Posted 8/23/2005 10:40 PM
FDR, Bush: No comparison
As a professional historian, I have read many politically motivated misuses of history. But I have never encountered a more outrageous claim than that of Peter Schweizer, who, in defense of President Bush's attack on Iraq alleges that Bush "adopted a grand strategy very much in the Roosevelt tradition" ("Strategies or diversions?" The Forum, Aug. 17).
Actually, there are no significant similarities between the fiasco Bush has orchestrated and what Franklin D. Roosevelt achieved in World War II. FDR faced a tight alliance of enemies in Japan and Germany. One had attacked us; the other had declared war on us. FDR had no choice but to fight them both.

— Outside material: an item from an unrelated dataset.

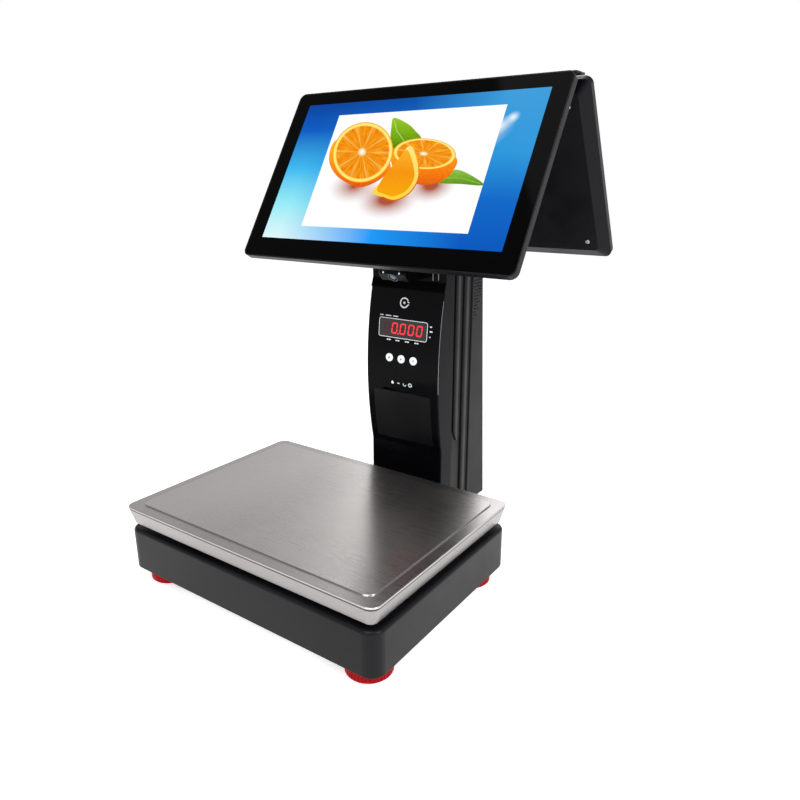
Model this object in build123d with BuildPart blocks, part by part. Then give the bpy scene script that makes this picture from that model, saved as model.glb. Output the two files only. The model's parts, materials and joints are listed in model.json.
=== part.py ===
from build123d import *
import os
from math import asin, atan2, cos, degrees, hypot, pi, radians, sin, sqrt

# Label printing scale: weighing base, console column with label printer, and two displays.
# Millimetres. +X is the operator's right, +Y points to the customer side, +Z is up.
# The origin is on the surface that the scale stands on, below the middle of its overall box.

# ---------------------------------------------------------------- driving dimensions
WALL = 2.5                      # moulded housings
RUN_GAP = 0.05                  # radial clearance of a running fit

# weighing base
PAN_Y = -127.0                  # middle of the pan and the base
PAN_WIDTH = 363.0
PAN_DEPTH = 263.0
PAN_CORNER_R = 11.0
PAN_SEAM_Z = 94.7               # widest line of the pan, where skirt and rim meet
PAN_SKIRT = 19.3
PAN_DRAW_IN = 5.0               # how far the skirt leans in at its lower edge
PAN_RIM = 1.8                   # rim above the widest line
PAN_MARGIN = 13.0               # flat margin around the raised field
PAN_FIELD = 1.4                 # height of the raised field
PAN_SHEET = 1.2
PAN_HEM = 4.0
BASE_WIDTH = 363.0
BASE_DEPTH = 260.0
BASE_CORNER_R = 16.0
BASE_LOW_Z = 19.2
BASE_TOP_Z = 69.0
BASE_WALL = 3.0
CORNER_PAD = 64.0               # moulded pads that close the base under each corner
CHASSIS_LOW_Z = 20.2
CHASSIS_TOP_Z = 22.7
TONGUE_HALF = 45.0              # half width of the chassis tongue under the column
TONGUE_BACK_Y = 172.0

# levelling feet
FOOT_INSET = 31.6
FOOT_R = 24.5
FOOT_FLUTES = 42
KNOB_LOW_Z = 1.6
KNOB_TOP_Z = 15.0
COLLAR_LOW_Z = 15.2
COLLAR_R = 15.5
STUD_R = 4.0
STUD_TOP_Z = 50.0
STUD_PAD_R = 19.0
STUD_PAD = 1.5
BOSS_R = 13.0                   # tall boss above each collar

# load cell and pan support
CELL_LENGTH = 150.0
CELL_WIDTH = 40.0
CELL_LOW_Z = 36.0
CELL_TOP_Z = 58.0
BLOCK = 40.0                    # mounting blocks, square
BLOCK_X = 55.0
SPIDER_LOW_Z = 84.0
SPIDER_TOP_Z = 92.0
PAD_X = 150.0
PAD_DY = 100.0
BOLT_DY = 12.0
BOLT_R = 2.95
BOLT_HOLE_R = 3.1
BOLT_HEAD_R = 5.0
BOLT_HEAD = 5.0
BOLT_SINK = 5.2                 # depth of the counterbores in the spider
BOLT_SOCKET_R = 2.8
STOP_X = 68.0                   # overload stop screws under the free end
STOP_DY = 11.0
STOP_SHANK_R = 3.0
STOP_HEAD_R = 6.0
STOP_HEAD = 4.4
FLEX_DX = 14.0                  # two joined bores make the bar flex
FLEX_R = 8.0
FLEX_SLOT = 4.0
SPIDER_HUB = (190.0, 60.0)
ARM_WIDTH = 26.0
ARM_SLOT = (44.0, 9.0)
ARM_SLOT_R = 120.0              # distance of the lightening slots from the middle
PAD_R = 10.0
VIAL_X = -55.0
VIAL_DY = 95.0                  # from the middle of the base towards the column
VIAL_R = 8.0
VIAL_RIM_R = 10.5

# column
COLUMN_HALF = 56.5
COLUMN_LOW_Z = 13.0
COLUMN_TOP_Z = 352.0
COLUMN_BACK_LOW_Y = 178.0
COLUMN_BACK_TOP_Y = 153.3
SEAM_Y = 80.0                   # front mouldings end and the shell begins
BELLY_Y = 43.6                  # most forward line of the bellied front
BELLY_Z = 214.0
BELLY_R = 500.0
CONSOLE_LOW_Z = 112.0
CONSOLE_TOP_Z = 324.0
HOOD_Y = 60.0
CORNER_FILLET = 2.5
RIB_SINK = 1.8
RIB_TAPER = 17.0
RIB_SPANS = ((84.0, 97.0, 119.0), (105.0, 119.0, COLUMN_LOW_Z))     # front, back, lower end
BAND_Y = 127.0
BRIDGE_W = 96.0                 # cover between the base and the column
BRIDGE_TOP_Z = 64.0
COLUMN_FOOT_R = 12.0
COLUMN_FOOT_X = 32.0
COLUMN_FOOT_Y = (78.0, 160.0)
SPINE_Y = 140.0                 # front face of the spine's web
SPINE_HALF = 48.5
SPINE_FLANGE = 40.0
CABLE_WAY = (44.0, 20.0)        # opening for the display cables
VENT_ROWS = 15
VENT_PLACES = 6
VENT_Y = 131.5
VENT_TOP_Z = 340.0
VENT_PITCH_Y = 3.8
VENT_PITCH_Z = 4.2
VENT_R = 1.15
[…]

Bush, by contrast, faced one serious threat from al-Qaeda and its host government in Afghanistan. There was no connection between that threat and Saddam Hussein. Indeed, as we now know — and would have known in 2003 had Bush allowed United Nations weapons inspections to run their course — Iraq posed no threat whatsoever to the United States.
Unlike FDR, Bush launched an unnecessary war of choice, with totally inadequate preparation for the fighting and practically no planning for the postwar period. To liken those blunders to FDR's achievement is indefensible.
Raymond Dominick, Professor Emeritus of History, Ohio State University, Mansfield, Ohio
"32nd and 43rd: President Roosevelt led the nation through WWII. President Bush launched U.S. forces into war with Iraq in 2003."